ICICI bank uses multiple channels for debt collection. The bank has used a “centralized debtors allocation model” through which appropriate debt collection channels are allocated to each overdue case.

Through analytics, efficiencies of the processes have increased significantly. Also, there is an 80% reduction in manpower.

3. SBI Case Study

SBI has hired many Data Analytics professionals in recent months to generate various analytical data models to:

  • Automate its loan disbursement process (Automation of education loans, Car loans, Home loans, etc.)
  • Bring transparency in giving loans to the customers
  • Speeding up the loan disbursement process
  • Reducing the number of nonperforming assets.

Analytics will also help in deciding the optimal location and cash limit for each of ATMs.

4. HDFC Case Study

The analytics tool gives an understanding of the personal habits of its customers to promote offers.

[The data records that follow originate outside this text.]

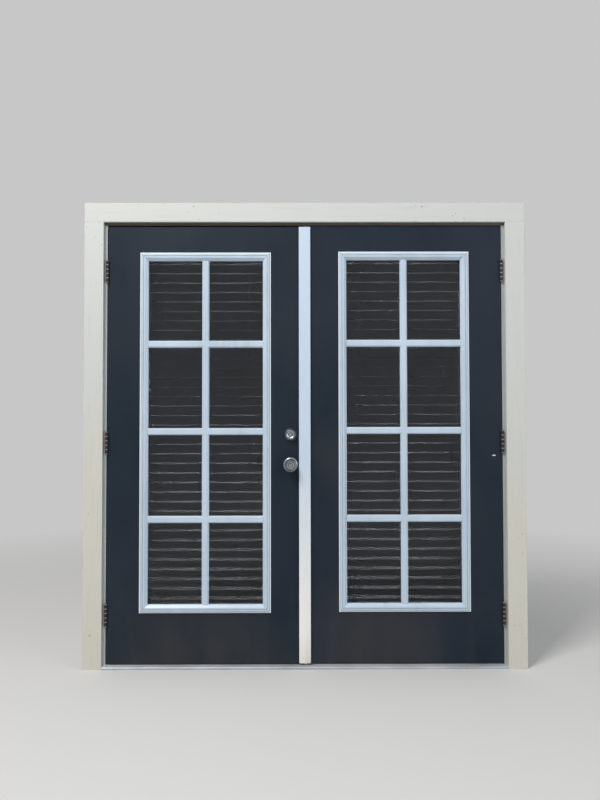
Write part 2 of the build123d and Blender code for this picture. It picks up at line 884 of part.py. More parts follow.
# Blinds on the inner faces of the leaves


def blind_places(bottom):
    """Heights of the headrail's underside and of the bottom rail's top, and the slats' middle."""
    frame_bottom = bottom + lite_bottom_rail
    frame_top = frame_bottom + lite_frame_height
    middle_y = leaf_inner_y + lite_frame_rise + blind_offset + slat_depth / 2
    return frame_top + headrail_lift, frame_bottom - bottom_rail_height, middle_y


def headrail(x, bottom):
    """A folded channel open at the top, with the two brackets that hold it to the leaf."""
    rail_z, _, mid_y = blind_places(bottom)
    y0 = mid_y - headrail_depth / 2
    y1 = mid_y + headrail_depth / 2
    half = blind_width / 2
    rail = block(x - half, x + half, y0, y1, rail_z, rail_z + headrail_height)
    wall = headrail_wall
    rail -= block(
        x - half + wall,
        x + half - wall,
        y0 + wall,
        y1 - wall,
        rail_z + wall,
        rail_z + headrail_height,
    )
    for side in (-1, 1):
        cx = x + side * (half - bracket_inset)
        rail += block(
            cx - bracket_width / 2,
            cx + bracket_width / 2,
            leaf_inner_y,
            y0 + wall,
            rail_z + headrail_height - bracket_width,
            rail_z + headrail_height - bracket_width + bracket_thickness,
        )
        rail += block(
            cx - bracket_width / 2,
            cx + bracket_width / 2,
            leaf_inner_y,
            leaf_inner_y + bracket_thickness,
            rail_z + headrail_height - bracket_width,
            rail_z + headrail_height + bracket_width / 2,
        )
    return rail


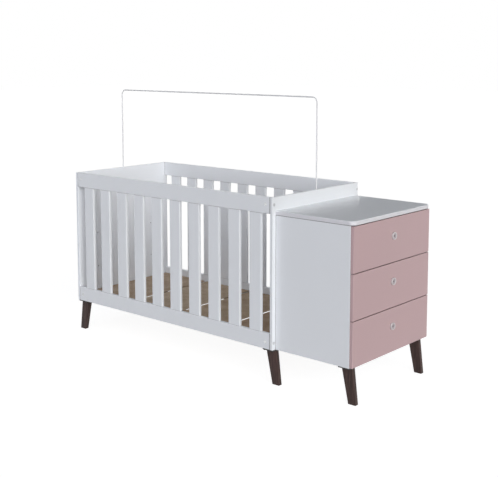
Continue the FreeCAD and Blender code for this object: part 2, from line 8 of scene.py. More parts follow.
# %% Load the CAD model
import json
import math
import bmesh
import bpy
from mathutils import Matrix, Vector


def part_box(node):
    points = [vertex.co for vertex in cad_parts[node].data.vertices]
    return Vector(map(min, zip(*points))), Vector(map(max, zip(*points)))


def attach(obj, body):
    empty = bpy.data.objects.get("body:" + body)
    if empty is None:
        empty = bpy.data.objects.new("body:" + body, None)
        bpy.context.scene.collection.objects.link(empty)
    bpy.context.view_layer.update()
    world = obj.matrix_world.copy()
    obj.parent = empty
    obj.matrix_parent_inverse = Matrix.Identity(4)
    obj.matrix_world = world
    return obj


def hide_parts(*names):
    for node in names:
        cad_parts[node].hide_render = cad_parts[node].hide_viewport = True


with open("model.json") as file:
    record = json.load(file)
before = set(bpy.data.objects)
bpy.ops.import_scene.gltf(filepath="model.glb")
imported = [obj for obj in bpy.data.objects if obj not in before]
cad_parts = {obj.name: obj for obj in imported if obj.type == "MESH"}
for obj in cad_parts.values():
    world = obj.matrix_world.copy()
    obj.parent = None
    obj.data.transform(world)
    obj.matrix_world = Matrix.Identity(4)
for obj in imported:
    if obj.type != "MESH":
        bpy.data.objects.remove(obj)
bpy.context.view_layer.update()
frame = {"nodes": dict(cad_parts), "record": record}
nodes = frame["nodes"]

# %% [markdown]
# The camera stands where the photographer stood. Its place was fitted to the crib's corners, whose sizes
# are known. The other way is to move a camera by eye until the edges agree, which takes longer and lands
# less exactly. The fit gives a focal length in pixels of a picture 498 wide, and the lens scales from it.
# A shift drops the frame a little, so that the uprights stay nearly parallel.

# %% Camera
PICTURE_WIDTH = 498
FOCAL_PIXELS = 944.17
SENSOR_WIDTH = 36.0
CAMERA_PLACE = (3.0182, -3.4163, 1.4541)
CAMERA_YAW = 130.965
CAMERA_PITCH = -6.650
CAMERA_SHIFT = -0.15


def direction(azimuth, height):
    """The unit vector at an angle from +X towards +Y and an angle above the horizon, in degrees."""
    round_z, up = math.radians(azimuth), math.radians(height)
    return Vector((math.cos(round_z) * math.cos(up), math.sin(round_z) * math.cos(up), math.sin(up)))


camera = bpy.data.objects.new("camera", bpy.data.cameras.new("camera"))
bpy.context.scene.collection.objects.link(camera)
camera.location = CAMERA_PLACE
camera.rotation_euler = direction(CAMERA_YAW, CAMERA_PITCH).to_track_quat("-Z", "Y").to_euler()
camera.data.sensor_fit = "HORIZONTAL"
camera.data.sensor_width = SENSOR_WIDTH
camera.data.lens = FOCAL_PIXELS / PICTURE_WIDTH * SENSOR_WIDTH
camera.data.shift_y = CAMERA_SHIFT
bpy.context.scene.camera = camera
print("lens", round(camera.data.lens, 2), "mm")

# %% [markdown]
# The light is that of a white studio. Wide suns act as large soft boxes: one faces the drawers, a strong
# one stands off the near corner, one grazes the long side and a weak one hangs overhead. Two narrow suns
# keep the back and the left end readable. They stay out of the line from the camera over the dresser, or
# its top would shine like water. The drawers' light is a little warm, and most others are a little cool.
# Area lamps would do as well, but they fall off with distance, and a wide sun doesn't.

# %% Light
SOFT_BOXES = [
    # name, azimuth from +X towards +Y, height above the horizon, width, strength, colour
    ("drawer_side_light", -10, 12, 36, 0.90, (0.98, 0.94, 0.85)),
    ("top_light", -10, 75, 60, 0.22, (0.94, 1.0, 1.06)),
    ("corner_light", -40, 15, 60, 2.44, (1.0, 1.0, 1.01)),
    ("long_side_light", -100, 10, 60, 0.48, (0.98, 1.0, 1.14)),
    ("back_light", 92, 4, 16, 1.20, (1.0, 1.0, 1.02)),
    ("left_end_light", 178, 4, 16, 1.30, (1.0, 1.0, 1.02)),
]
for name, azimuth, height, width, strength, colour in SOFT_BOXES:
    lamp = bpy.data.objects.new(name, bpy.data.lights.new(name, "SUN"))
    bpy.context.scene.collection.objects.link(lamp)
    lamp.rotation_euler = (-direction(azimuth, height)).to_track_quat("-Z", "Y").to_euler()
    lamp.data.angle = math.radians(width)
    lamp.data.energy = strength
    lamp.data.color = colour
bpy.context.scene.view_settings.view_transform = "Standard"
print("soft boxes:", len(SOFT_BOXES))

# %% [markdown]
# Finishes are built from nodes. Nodes can be laid out by hand in the shader editor, but a script does it
# the same way each time. These helpers add a node, start a finish and fill in its main shader, so that
# each finish below reads as a short list of what it is made of.

# %% Nodes and finishes
def add(tree, kind, inputs=None, **settings):
    """Add a shader node, set its settings and fill its inputs with values or links."""
    made = tree.nodes.new("ShaderNode" + kind)
    for key, value in settings.items():
        setattr(made, key, value)
    for key, value in (inputs or {}).items():
        if isinstance(value, bpy.types.NodeSocket):
            tree.links.new(value, made.inputs[key])
        else:
            made.inputs[key].default_value = value
    return made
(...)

With the help of Big Data Analytics/Hadoop, money laundering can be reduced significantly. It can help identify doubtful activities like:

  • Single-day cash deposits in large volumes,
  • Transferring money to multiple accounts,
  • Opening several accounts in a short period
  • Sudden activity in long-dormant accounts.
  • High Volume international transfers

Conclusion

Millions of transactions are happening daily in the banking industry. This transactional data needs to be properly evaluated, scrutinized, and leveraged for the benefit of the banks and their customers.

Technologies like Hadoop and Big Data Analytics come in handy to draw important business insights to increase customer satisfaction and loyalty.